→ Supplied information:
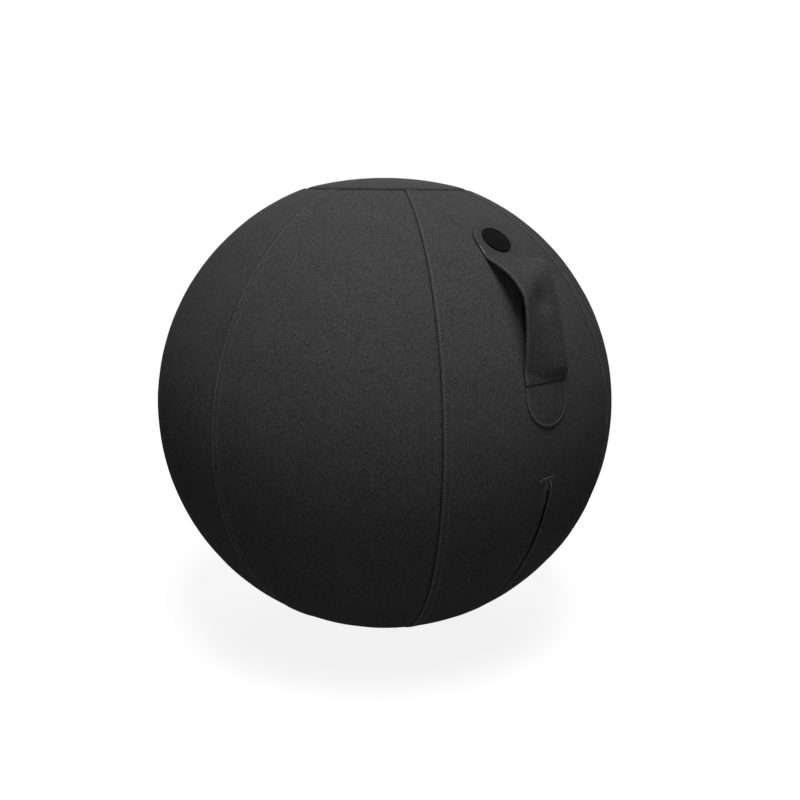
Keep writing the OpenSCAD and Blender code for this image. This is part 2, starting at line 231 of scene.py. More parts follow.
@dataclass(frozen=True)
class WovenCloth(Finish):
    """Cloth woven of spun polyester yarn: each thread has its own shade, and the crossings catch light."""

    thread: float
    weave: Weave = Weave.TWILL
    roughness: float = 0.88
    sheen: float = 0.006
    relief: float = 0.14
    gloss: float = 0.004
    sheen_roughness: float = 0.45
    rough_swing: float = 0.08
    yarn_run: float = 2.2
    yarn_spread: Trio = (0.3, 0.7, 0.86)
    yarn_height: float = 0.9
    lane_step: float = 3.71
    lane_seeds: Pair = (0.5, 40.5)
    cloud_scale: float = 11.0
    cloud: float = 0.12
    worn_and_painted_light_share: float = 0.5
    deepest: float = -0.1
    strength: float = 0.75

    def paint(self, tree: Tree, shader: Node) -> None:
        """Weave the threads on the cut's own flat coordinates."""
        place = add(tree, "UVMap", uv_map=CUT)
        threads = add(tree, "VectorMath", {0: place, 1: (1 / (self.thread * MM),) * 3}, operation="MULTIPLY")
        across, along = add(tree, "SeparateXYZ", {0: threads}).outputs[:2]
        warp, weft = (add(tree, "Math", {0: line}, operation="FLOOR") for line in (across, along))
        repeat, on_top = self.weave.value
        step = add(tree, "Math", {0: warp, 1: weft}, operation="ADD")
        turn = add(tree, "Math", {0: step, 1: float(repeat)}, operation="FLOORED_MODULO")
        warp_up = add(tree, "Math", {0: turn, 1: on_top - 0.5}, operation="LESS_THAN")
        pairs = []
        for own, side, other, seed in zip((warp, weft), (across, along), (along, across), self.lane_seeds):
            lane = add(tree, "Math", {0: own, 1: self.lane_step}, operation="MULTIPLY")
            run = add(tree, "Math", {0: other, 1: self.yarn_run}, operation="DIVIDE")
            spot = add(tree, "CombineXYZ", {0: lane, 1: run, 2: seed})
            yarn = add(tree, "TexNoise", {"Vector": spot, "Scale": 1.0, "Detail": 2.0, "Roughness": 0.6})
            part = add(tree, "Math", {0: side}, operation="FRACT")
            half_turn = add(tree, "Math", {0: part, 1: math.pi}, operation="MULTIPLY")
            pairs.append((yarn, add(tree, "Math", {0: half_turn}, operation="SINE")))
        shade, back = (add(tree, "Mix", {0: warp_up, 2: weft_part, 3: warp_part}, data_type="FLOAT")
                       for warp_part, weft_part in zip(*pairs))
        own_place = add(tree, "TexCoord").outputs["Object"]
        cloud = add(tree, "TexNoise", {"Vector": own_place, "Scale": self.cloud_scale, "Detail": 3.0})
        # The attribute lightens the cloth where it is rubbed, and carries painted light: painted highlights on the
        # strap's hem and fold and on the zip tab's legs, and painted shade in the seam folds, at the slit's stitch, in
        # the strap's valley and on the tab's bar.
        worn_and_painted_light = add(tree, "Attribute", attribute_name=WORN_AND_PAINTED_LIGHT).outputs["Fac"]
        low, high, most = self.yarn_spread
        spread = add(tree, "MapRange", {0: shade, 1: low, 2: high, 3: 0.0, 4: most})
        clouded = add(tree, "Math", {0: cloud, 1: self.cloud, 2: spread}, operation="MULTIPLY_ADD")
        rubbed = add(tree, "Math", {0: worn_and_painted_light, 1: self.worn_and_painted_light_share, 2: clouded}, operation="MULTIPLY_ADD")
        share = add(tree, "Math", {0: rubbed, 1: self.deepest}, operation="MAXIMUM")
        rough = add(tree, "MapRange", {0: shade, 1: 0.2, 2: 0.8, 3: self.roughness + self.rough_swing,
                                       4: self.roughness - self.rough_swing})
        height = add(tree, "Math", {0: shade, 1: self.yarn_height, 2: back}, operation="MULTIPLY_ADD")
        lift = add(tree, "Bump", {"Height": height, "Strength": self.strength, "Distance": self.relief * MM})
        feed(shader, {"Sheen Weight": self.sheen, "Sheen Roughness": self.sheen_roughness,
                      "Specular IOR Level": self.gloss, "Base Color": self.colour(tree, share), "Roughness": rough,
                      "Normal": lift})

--

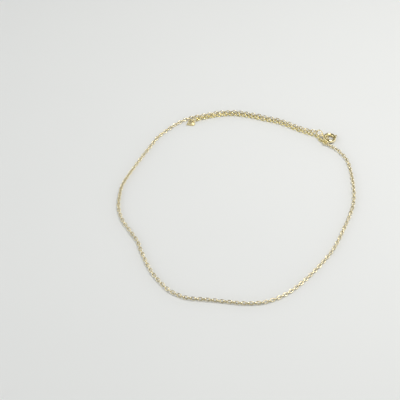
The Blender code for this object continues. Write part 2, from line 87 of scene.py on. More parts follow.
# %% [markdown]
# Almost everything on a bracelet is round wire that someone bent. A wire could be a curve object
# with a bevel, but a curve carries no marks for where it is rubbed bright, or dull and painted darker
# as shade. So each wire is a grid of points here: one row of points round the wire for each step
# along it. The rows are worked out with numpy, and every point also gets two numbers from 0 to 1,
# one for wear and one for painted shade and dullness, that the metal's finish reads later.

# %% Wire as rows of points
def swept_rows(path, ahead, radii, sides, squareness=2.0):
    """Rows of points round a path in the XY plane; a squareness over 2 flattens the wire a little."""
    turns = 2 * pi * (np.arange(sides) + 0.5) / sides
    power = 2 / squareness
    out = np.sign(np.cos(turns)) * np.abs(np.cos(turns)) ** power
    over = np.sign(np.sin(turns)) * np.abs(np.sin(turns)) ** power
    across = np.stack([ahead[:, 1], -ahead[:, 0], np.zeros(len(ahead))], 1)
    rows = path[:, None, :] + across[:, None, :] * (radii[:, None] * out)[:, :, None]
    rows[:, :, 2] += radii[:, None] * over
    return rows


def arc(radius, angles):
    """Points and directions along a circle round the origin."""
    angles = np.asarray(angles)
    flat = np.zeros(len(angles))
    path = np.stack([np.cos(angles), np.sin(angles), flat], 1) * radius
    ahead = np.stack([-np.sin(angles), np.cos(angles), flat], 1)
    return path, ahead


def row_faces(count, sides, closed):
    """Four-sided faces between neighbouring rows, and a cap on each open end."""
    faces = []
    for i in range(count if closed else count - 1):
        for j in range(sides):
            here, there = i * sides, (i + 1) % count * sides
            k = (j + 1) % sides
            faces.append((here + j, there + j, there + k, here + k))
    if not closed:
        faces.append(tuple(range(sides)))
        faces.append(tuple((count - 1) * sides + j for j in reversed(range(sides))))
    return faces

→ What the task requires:
Reproduce verbatim only the segment of the listing bounded by the line containing "Keep writing the" and the line containing "strength: float = 0.75", with both boundary lines included.

→ Solution to this task:
Keep writing the OpenSCAD and Blender code for this image. This is part 2, starting at line 231 of scene.py. More parts follow.
@dataclass(frozen=True)
class WovenCloth(Finish):
    """Cloth woven of spun polyester yarn: each thread has its own shade, and the crossings catch light."""

    thread: float
    weave: Weave = Weave.TWILL
    roughness: float = 0.88
    sheen: float = 0.006
    relief: float = 0.14
    gloss: float = 0.004
    sheen_roughness: float = 0.45
    rough_swing: float = 0.08
    yarn_run: float = 2.2
    yarn_spread: Trio = (0.3, 0.7, 0.86)
    yarn_height: float = 0.9
    lane_step: float = 3.71
    lane_seeds: Pair = (0.5, 40.5)
    cloud_scale: float = 11.0
    cloud: float = 0.12
    worn_and_painted_light_share: float = 0.5
    deepest: float = -0.1
    strength: float = 0.75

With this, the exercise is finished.